The more I begin to understand about using outrunners the more I can appreciate why you pursued the FD method. The 11:1 reduction circumnavigates the main problem I'm having getting my rpm down. The more I look at using gears etc the more I'm put off . I like the FD system because of it's 'simplicity' and lack of clutter on the bike. It gives me more than enough assist( done a 42 miler with a cat 2 climb @18mph ave with 3850ft climbing ,and still had juice left in a 8AH battery!) for my needs and the bike hasn't taken on the frankenstein look of most of the mid drive/geared systems I've seen.
So although I've given up before I started,I still might be converting my gravel bike to a FD.The terrain I ride on this would suit the FD perfectly.Can I ask whether you have any intensions of producing the mounting bracket with a larger dia for us poor BB30 chaps out there?
No big deal but it would save a bit of time with the Dremel.

Click to expand...

The regen is dependent on the kV of the motor and the set voltage. If I was using a 6S battery or a higher kV motor, I wouldn't have seen the regen happen. You can of course can set the the max regen in the Vesc with the regen then being variable via the ppm signal input.

I think regen may have some potential with this setup especially off road when doing lots of decent. Still thinking on how I would control it. A micro on the brake lever might be an option or a second button on the opposite grip to the button throttle.

Glad you get why I have persevered with FD for so long. I think for low powered applications, the positives well out weigh the negatives now compared to other available systems.
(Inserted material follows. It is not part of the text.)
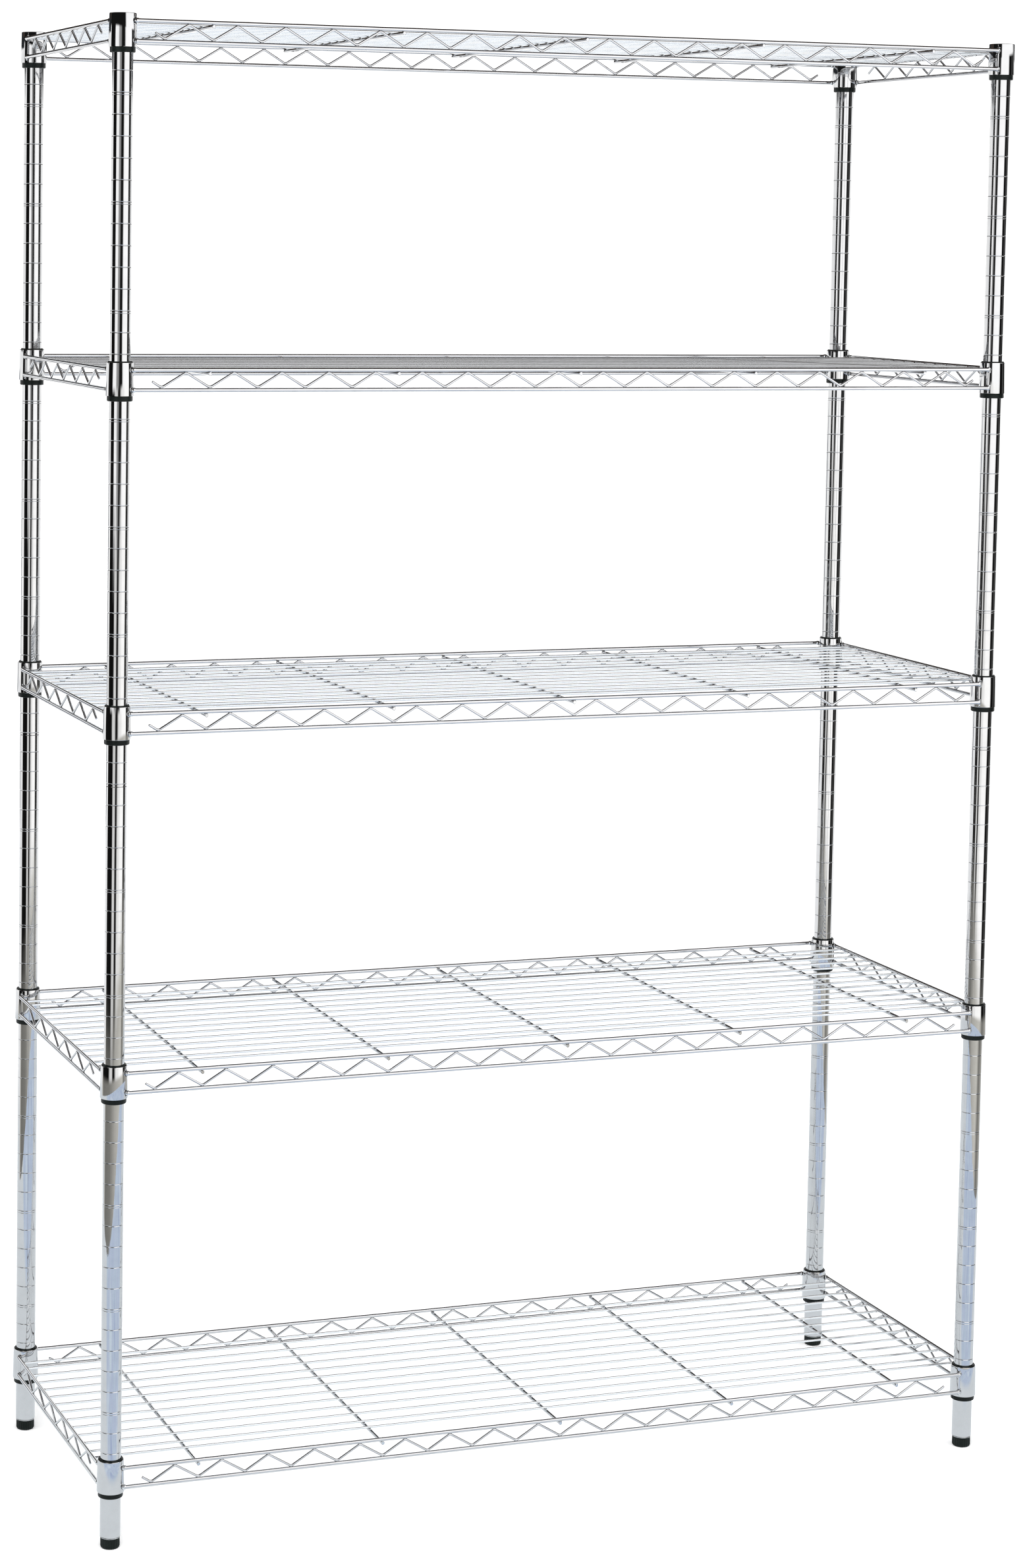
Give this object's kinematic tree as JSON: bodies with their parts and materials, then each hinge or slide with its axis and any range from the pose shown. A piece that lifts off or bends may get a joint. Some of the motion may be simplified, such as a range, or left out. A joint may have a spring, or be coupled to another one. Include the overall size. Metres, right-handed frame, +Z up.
{
  "type": "wire shelving rack",
  "caption": "Open wire shelving rack: chromed two-piece grooved posts on screw feet carry wire shelves clipped on tapered split sleeves, each able to lift off upwards.",
  "frame": {"origin": "on the floor, in the middle of the rack's footprint", "axes": "+Z up, +X to the right along the long side, -Y towards the front"},
  "size_m": [1.1986, 0.4536, 1.8365],
  "materials": {
    "post": "polished chrome plate",
    "shelf": "bright chrome plated wire",
    "sleeve": "black moulded plastic",
    "cap": "black moulded plastic",
    "pad": "black ribbed plastic",
    "insert": "bright zinc plate",
    "stud": "zinc plated thread",
    "connector": "zinc plated thread"
  },
  "bodies": {
    "frame": {"post_lower_front_left": "post", "post_upper_front_left": "post", "post_connector_front_left": "connector", "post_cap_front_left": "cap", "foot_insert_front_left": "insert", "post_lower_front_right": "post", "post_upper_front_right": "post", "post_connector_front_right": "connector", "post_cap_front_right": "cap", "foot_insert_front_right": "insert", "post_lower_rear_left": "post", "post_upper_rear_left": "post", "post_connector_rear_left": "connector", "post_cap_rear_left": "cap", "foot_insert_rear_left": "insert", "post_lower_rear_right": "post", "post_upper_rear_right": "post", "post_connector_rear_right": "connector", "post_cap_rear_right": "cap", "foot_insert_rear_right": "insert", "sleeve_1_front_left": "sleeve", "sleeve_1_front_right": "sleeve", "sleeve_1_rear_left": "sleeve", "sleeve_1_rear_right": "sleeve", "sleeve_2_front_left": "sleeve", "sleeve_2_front_right": "sleeve", "sleeve_2_rear_left": "sleeve", "sleeve_2_rear_right": "sleeve", "sleeve_3_front_left": "sleeve", "sleeve_3_front_right": "sleeve", "sleeve_3_rear_left": "sleeve", "sleeve_3_rear_right": "sleeve", "sleeve_4_front_left": "sleeve", "sleeve_4_front_right": "sleeve", "sleeve_4_rear_left": "sleeve", "sleeve_4_rear_right": "sleeve", "sleeve_5_front_left": "sleeve", "sleeve_5_front_right": "sleeve", "sleeve_5_rear_left": "sleeve", "sleeve_5_rear_right": "sleeve"},
    "shelf_1": {"shelf_1": "shelf"},
    "shelf_2": {"shelf_2": "shelf"},
    "shelf_3": {"shelf_3": "shelf"},
    "shelf_4": {"shelf_4": "shelf"},
    "shelf_5": {"shelf_5": "shelf"},
    "foot_stud_front_left": {"foot_stud_front_left": "stud"},
    "foot_pad_front_left": {"foot_pad_front_left": "pad"},
    "foot_stud_front_right": {"foot_stud_front_right": "stud"},
    "foot_pad_front_right": {"foot_pad_front_right": "pad"},
    "foot_stud_rear_left": {"foot_stud_rear_left": "stud"},
    "foot_pad_rear_left": {"foot_pad_rear_left": "pad"},
    "foot_stud_rear_right": {"foot_stud_rear_right": "stud"},
    "foot_pad_rear_right": {"foot_pad_rear_right": "pad"}
  },
  "joints": [
    {"name": "shelf_1_lift", "type": "slide", "parent": "frame", "child": "shelf_1", "axis": [0, 0, 1], "range_m": [0, 0.436]},
    {"name": "shelf_2_lift", "type": "slide", "parent": "frame", "child": "shelf_2", "axis": [0, 0, 1], "range_m": [0, 0.385]},
    {"name": "shelf_3_lift", "type": "slide", "parent": "frame", "child": "shelf_3", "axis": [0, 0, 1], "range_m": [0, 0.36]},
    {"name": "shelf_4_lift", "type": "slide", "parent": "frame", "child": "shelf_4", "axis": [0, 0, 1], "range_m": [0, 0.36]},
    {"name": "shelf_5_lift", "type": "slide", "parent": "frame", "child": "shelf_5", "axis": [0, 0, 1], "range_m": [0, 0.1]},
    {"name": "foot_travel_front_left", "type": "slide", "parent": "frame", "child": "foot_stud_front_left", "axis": [0, 0, -1], "range_m": [0, 0.015]},
    {"name": "foot_turn_front_left", "type": "hinge", "parent": "foot_stud_front_left", "child": "foot_pad_front_left", "pos_m": [-0.5825, -0.21, 0.006], "axis": [0, 0, -1], "range_deg": [0, 3600]},
    {"name": "foot_travel_front_right", "type": "slide", "parent": "frame", "child": "foot_stud_front_right", "axis": [0, 0, -1], "range_m": [0, 0.015]},
    {"name": "foot_turn_front_right", "type": "hinge", "parent": "foot_stud_front_right", "child": "foot_pad_front_right", "pos_m": [0.5825, -0.21, 0.006], "axis": [0, 0, -1], "range_deg": [0, 3600]},
    {"name": "foot_travel_rear_left", "type": "slide", "parent": "frame", "child": "foot_stud_rear_left", "axis": [0, 0, -1], "range_m": [0, 0.015]},
    {"name": "foot_turn_rear_left", "type": "hinge", "parent": "foot_stud_rear_left", "child": "foot_pad_rear_left", "pos_m": [-0.5825, 0.21, 0.006], "axis": [0, 0, -1], "range_deg": [0, 3600]},
    {"name": "foot_travel_rear_right", "type": "slide", "parent": "frame", "child": "foot_stud_rear_right", "axis": [0, 0, -1], "range_m": [0, 0.015]},
    {"name": "foot_turn_rear_right", "type": "hinge", "parent": "foot_stud_rear_right", "child": "foot_pad_rear_right", "pos_m": [0.5825, 0.21, 0.006], "axis": [0, 0, -1], "range_deg": [0, 3600]}
  ],
  "couplings": [
    {"joint": "foot_travel_front_left", "follows": "foot_turn_front_left", "m_per_rad": 0.00023873},
    {"joint": "foot_travel_front_right", "follows": "foot_turn_front_right", "m_per_rad": 0.00023873},
    {"joint": "foot_travel_rear_left", "follows": "foot_turn_rear_left", "m_per_rad": 0.00023873},
    {"joint": "foot_travel_rear_right", "follows": "foot_turn_rear_right", "m_per_rad": 0.00023873}
  ]
}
With regards to ratios, you mentioned 11:1 with a friction drive which sounds logical. However reduction ratios have no bearing on friction drives. A bike with a 20" wheel will go at the same speed for a given motor rpm and as bike with 700c wheel. And would go at the same speed for a given RPM if the motor was contacting the ground directly. However, the actual diameter of the motor does have bearing on the speed of the bike for a given motor RPM

Ponder that thought for a moment (Clue, the motor sees the tire as the road)

urga said:

Yes,I seen that post. I was worried that this wouldn't be suitable on a carbon frameset as they advise against clamping forces here.I loved what he did with the rest of his setup.I used Kepler's mounting bracket which worked fine after some machining,albeit I now have a creaking BB,which ,ironically it never did before fitting the convertor! I didn't use Loctite initialy as I had to mess about with the settings quite a bit,but once I was happy I marked it up and refitted it with Loctite. Stills creaks but hey ho.....it's an old framset so there may be some wear in the interface.

Click to expand...

A use a similar clamping method on my carbon road bikes. Trek use a BB90 bottom bracket. The clamp is against the carbon outer of BB however the crushing force of the clamp is distributed through the carbon fibre to the bottom bracket bearing so it not actually putting much load on the outer shell of the BB.
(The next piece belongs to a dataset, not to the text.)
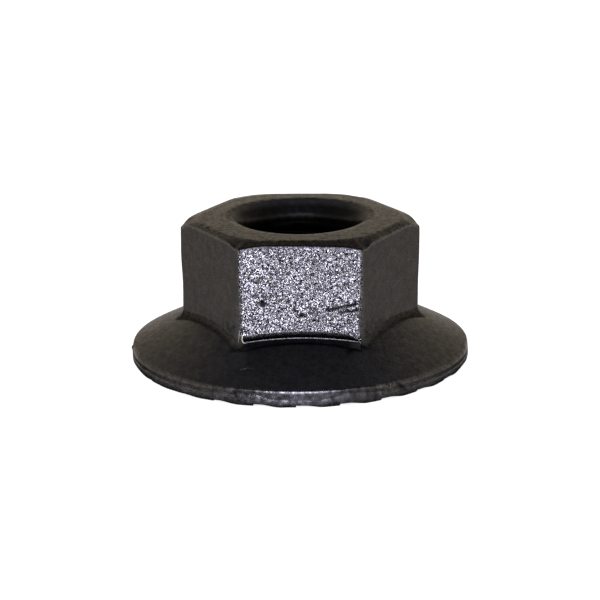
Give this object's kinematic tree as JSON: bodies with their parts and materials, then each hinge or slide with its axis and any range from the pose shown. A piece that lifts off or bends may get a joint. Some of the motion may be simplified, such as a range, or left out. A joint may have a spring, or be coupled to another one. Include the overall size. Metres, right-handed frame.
{
  "type": "serrated flange nut",
  "caption": "Hexagon flange nut with a conical flange, a metric coarse thread and ratchet serrations on its bearing face.",
  "frame": {"origin": "centre of the serrated bearing face, at the crests of the teeth", "axes": "+Z along the thread axis, from the bearing face to the hexagon's top; one flat faces -Y"},
  "size_m": [0.0162, 0.0162, 0.0069],
  "materials": {
    "phosphated_steel": "black phosphate, matt and slightly oily, grained on the hexagon's flats"
  },
  "bodies": {
    "root": {"flange_nut": "phosphated_steel"}
  },
  "joints": []
}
Unfortunately this bracket is very hard to make as the carbon BB outer shell has a slight taper and the taper varies around the the circumference of the BB. So the clamp is first machined then hand filed and fitted to suit the varying taper. Very much a one off custom process.

With regards to ratios, you mentioned 11:1 with a friction drive which sounds logical. However reduction ratios have no bearing on friction drives. A bike with a 20" wheel will go at the same speed for a given motor rpm and as bike with 700c wheel. And would go at the same speed for a given RPM if the motor was contacting the ground directly. However, the actual diameter of the motor does have bearing on the speed of the bike for a given motor RPM


To my non engineering mind it is EFFECTIVELY a reduction via rear wheel dia/cog and crank and then ultimately my leg speed ?
Let's say the 63mm motor is running at 5940rpm(22V @ 270kV) the 700mm rear wheel will be running at 534.6rpm on the road. The motor would then cover 1.17km/min linearly and the rear wheel would also cover 1.17km/min This is irrespective of the wheel size since the motor's 1.17km/min will always be realised via whatever rear wheel size it's contacting ie a 20" wheel would also cover 1 .17km.It's rpm would be higher though , and thus I would regard this as a lesser 'reduction'.
From a cyclist's point of view, the small motor driving the larger rear wheel is the same as a small cog driving a larger cog.
No doubt I'll get my knuckles rapped for this
I can undertand what you mean with the carbon BB as they all are moulded and lack any kind of flat surface on which to purchase against. I would also be worried about overtightening and binding the bearings,or worse still stress factures. They are overbuilt though because of all the forces that are transmitted through them.

Basically right. Easiest way to think about it, a 63mm diam motor will roll out approx 200mm for each revolution. So anything that motor is pressed up against will also move 200mm for each motor revolution.

I received the new 6.2ah Zippy compact and have fitted this into the tool bottle. It was a tight fit and didn't leave much room for the Vesc. To get the vesc to fit, I re configured the board layout so that the large capacitors now sit on top of the circuit board rather then in line. Also trimmed off the mounting lugs on circuit board and round the corners. A tight fit, but managed to get everything in.


View attachment 2


Also blinged up the motor mounting bracket with some fake carbon fibre. I think I will just paint it mat black or get it anodized as it is less noticeable now that it is a dark colour.


View attachment 1


Rode the bike to work again today. Performed so well. You can't even hear the drive above the noise of the knoby front tire. Used about 80% of the new battery for 27km and averaged 29kph.





I am completely satisfied with the motor mount. I redesigned it with a larger diameter at the motor attachment point so that the motor is now more protected from ground strikes. It mounts with a single 8mm extension bolt from lower rear shock mount and can be removed from the bike in about 20 seconds if not needed..

I still want to refine my tool bottle battery setup but I think the concept is sound.

Next thing to experiment with is regen. I will have this up and running tonight.

Nice work! Are you charging at work for the ride home with that supply on your desk? Are you using any kind of balance circuit?